# [STORED DATA]

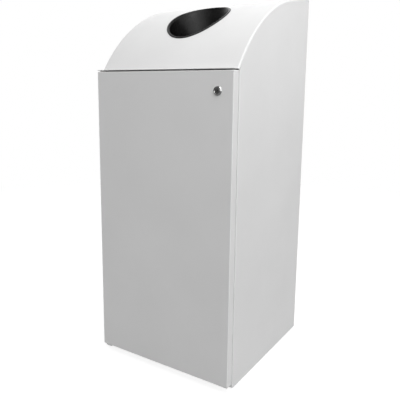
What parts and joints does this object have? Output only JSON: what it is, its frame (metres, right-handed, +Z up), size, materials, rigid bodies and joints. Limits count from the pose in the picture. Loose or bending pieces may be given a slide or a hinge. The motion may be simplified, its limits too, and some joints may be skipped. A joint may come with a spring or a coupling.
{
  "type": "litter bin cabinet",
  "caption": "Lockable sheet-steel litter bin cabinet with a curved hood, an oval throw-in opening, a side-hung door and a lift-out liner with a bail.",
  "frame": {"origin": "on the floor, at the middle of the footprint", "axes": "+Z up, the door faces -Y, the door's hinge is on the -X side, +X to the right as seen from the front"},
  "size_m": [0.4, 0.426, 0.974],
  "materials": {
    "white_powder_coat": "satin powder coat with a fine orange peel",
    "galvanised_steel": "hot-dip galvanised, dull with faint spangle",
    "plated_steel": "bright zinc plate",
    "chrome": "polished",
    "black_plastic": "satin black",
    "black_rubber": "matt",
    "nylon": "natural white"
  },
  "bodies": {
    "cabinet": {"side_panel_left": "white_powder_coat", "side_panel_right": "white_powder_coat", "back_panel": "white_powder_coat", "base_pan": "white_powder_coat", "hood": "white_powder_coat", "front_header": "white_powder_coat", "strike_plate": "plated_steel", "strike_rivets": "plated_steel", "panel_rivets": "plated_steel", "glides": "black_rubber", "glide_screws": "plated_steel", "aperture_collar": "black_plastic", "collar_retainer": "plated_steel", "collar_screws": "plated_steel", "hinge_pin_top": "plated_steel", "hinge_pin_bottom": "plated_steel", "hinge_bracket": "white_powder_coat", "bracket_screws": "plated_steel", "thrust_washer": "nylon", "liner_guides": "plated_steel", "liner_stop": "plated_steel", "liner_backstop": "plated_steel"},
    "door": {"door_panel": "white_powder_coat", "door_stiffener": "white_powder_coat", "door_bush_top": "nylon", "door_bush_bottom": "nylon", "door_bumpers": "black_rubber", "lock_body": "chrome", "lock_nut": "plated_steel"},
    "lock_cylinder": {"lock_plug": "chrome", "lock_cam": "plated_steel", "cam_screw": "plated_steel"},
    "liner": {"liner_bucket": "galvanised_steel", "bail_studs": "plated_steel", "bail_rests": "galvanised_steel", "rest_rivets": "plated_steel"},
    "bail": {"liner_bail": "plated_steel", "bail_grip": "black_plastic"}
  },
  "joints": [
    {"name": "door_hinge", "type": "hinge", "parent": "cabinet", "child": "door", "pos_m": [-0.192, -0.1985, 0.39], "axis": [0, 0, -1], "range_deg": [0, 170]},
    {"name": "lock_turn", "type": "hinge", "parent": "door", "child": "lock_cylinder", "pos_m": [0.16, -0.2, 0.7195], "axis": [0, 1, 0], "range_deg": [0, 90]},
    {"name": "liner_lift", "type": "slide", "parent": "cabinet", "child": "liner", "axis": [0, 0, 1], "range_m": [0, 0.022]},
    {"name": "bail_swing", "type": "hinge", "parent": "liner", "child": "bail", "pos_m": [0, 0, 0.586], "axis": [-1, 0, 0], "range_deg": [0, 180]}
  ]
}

# [WHAT TO PRODUCE]
Write out every line exactly as it stands.

# [FULL RESPONSE]
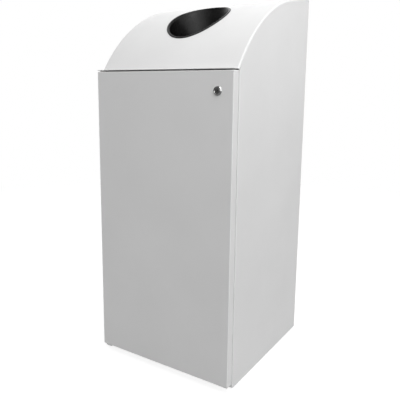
What parts and joints does this object have? Output only JSON: what it is, its frame (metres, right-handed, +Z up), size, materials, rigid bodies and joints. Limits count from the pose in the picture. Loose or bending pieces may be given a slide or a hinge. The motion may be simplified, its limits too, and some joints may be skipped. A joint may come with a spring or a coupling.
{
  "type": "litter bin cabinet",
  "caption": "Lockable sheet-steel litter bin cabinet with a curved hood, an oval throw-in opening, a side-hung door and a lift-out liner with a bail.",
  "frame": {"origin": "on the floor, at the middle of the footprint", "axes": "+Z up, the door faces -Y, the door's hinge is on the -X side, +X to the right as seen from the front"},
  "size_m": [0.4, 0.426, 0.974],
  "materials": {
    "white_powder_coat": "satin powder coat with a fine orange peel",
    "galvanised_steel": "hot-dip galvanised, dull with faint spangle",
    "plated_steel": "bright zinc plate",
    "chrome": "polished",
    "black_plastic": "satin black",
    "black_rubber": "matt",
    "nylon": "natural white"
  },
  "bodies": {
    "cabinet": {"side_panel_left": "white_powder_coat", "side_panel_right": "white_powder_coat", "back_panel": "white_powder_coat", "base_pan": "white_powder_coat", "hood": "white_powder_coat", "front_header": "white_powder_coat", "strike_plate": "plated_steel", "strike_rivets": "plated_steel", "panel_rivets": "plated_steel", "glides": "black_rubber", "glide_screws": "plated_steel", "aperture_collar": "black_plastic", "collar_retainer": "plated_steel", "collar_screws": "plated_steel", "hinge_pin_top": "plated_steel", "hinge_pin_bottom": "plated_steel", "hinge_bracket": "white_powder_coat", "bracket_screws": "plated_steel", "thrust_washer": "nylon", "liner_guides": "plated_steel", "liner_stop": "plated_steel", "liner_backstop": "plated_steel"},
    "door": {"door_panel": "white_powder_coat", "door_stiffener": "white_powder_coat", "door_bush_top": "nylon", "door_bush_bottom": "nylon", "door_bumpers": "black_rubber", "lock_body": "chrome", "lock_nut": "plated_steel"},
    "lock_cylinder": {"lock_plug": "chrome", "lock_cam": "plated_steel", "cam_screw": "plated_steel"},
    "liner": {"liner_bucket": "galvanised_steel", "bail_studs": "plated_steel", "bail_rests": "galvanised_steel", "rest_rivets": "plated_steel"},
    "bail": {"liner_bail": "plated_steel", "bail_grip": "black_plastic"}
  },
  "joints": [
    {"name": "door_hinge", "type": "hinge", "parent": "cabinet", "child": "door", "pos_m": [-0.192, -0.1985, 0.39], "axis": [0, 0, -1], "range_deg": [0, 170]},
    {"name": "lock_turn", "type": "hinge", "parent": "door", "child": "lock_cylinder", "pos_m": [0.16, -0.2, 0.7195], "axis": [0, 1, 0], "range_deg": [0, 90]},
    {"name": "liner_lift", "type": "slide", "parent": "cabinet", "child": "liner", "axis": [0, 0, 1], "range_m": [0, 0.022]},
    {"name": "bail_swing", "type": "hinge", "parent": "liner", "child": "bail", "pos_m": [0, 0, 0.586], "axis": [-1, 0, 0], "range_deg": [0, 180]}
  ]
}